Saves a dictionary of checkpointables asynchronously.

See save_checkpointables() documentation.

Unlike save_checkpointables(), this function returns immediately after the save operation is scheduled (except for certain operations, like device-to-host copying of on-device arrays, which must happen on the main thread). Further writing operations continue in a background thread. An AsyncResponse is returned that can be used to block until the save is complete (using response.result()). Make sure to wait for completion before attempting to load the checkpoint or exiting the program. This function should be called on all available controller processes.

Example usage:

Saving multiple distinct components (e.g. model parameters and dataset iterator) asynchronously:

path = '/tmp/my_checkpoint_step_100'

# Setup components
params = {'w': jnp.ones((8, 8)), 'b': jnp.zeros(8)}

# Setup Grain iterator (Stateful Checkpointable)
import grain
dataset_iter = iter(
    grain.MapDataset.range(30)
    .batch(3)
    .map(lambda x: x.tolist())
)

# Save multiple components
checkpointables = {
    'model': params,
    'dataset': dataset_iter,
}

# Start the async save
response = ocp.save_checkpointables_async(path, checkpointables)

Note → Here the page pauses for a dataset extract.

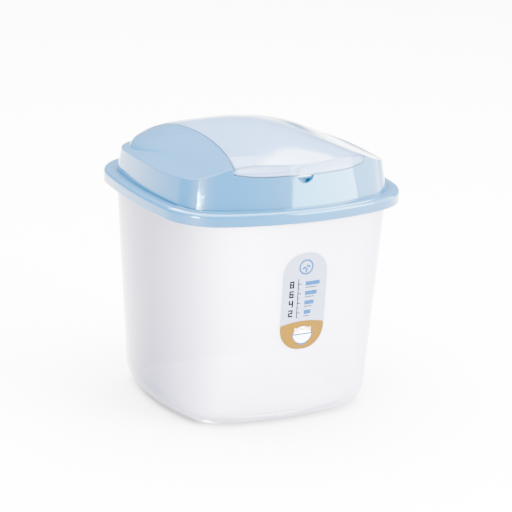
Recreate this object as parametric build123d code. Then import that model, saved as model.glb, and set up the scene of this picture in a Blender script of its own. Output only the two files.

# Perform other operations here...

# Wait for the save to finish
response.result()
Parameters:
  • path (UnionType[Path, str]) – The path to save the checkpoint to.

  • checkpointables (dict[str, Checkpointable]) – A dictionary of checkpointables. Dictionary keys represent the names of the checkpointables, while the values are the checkpointable objects themselves.

  • overwrite (bool) – If True, fully overwrites an existing checkpoint in path. Otherwise, raises an error if the checkpoint already exists.

  • custom_metadata (UnionType[list[JsonValue], dict[str, JsonValue], None]) – User-provided custom metadata. An arbitrary JSON-serializable dictionary the user can use to store additional information. The field is treated as opaque by Orbax.

Return type:

AsyncResponse[None]

Returns:

An AsyncResponse that can be used to block until the save is complete. Blocking can be done using response.result(), which returns None.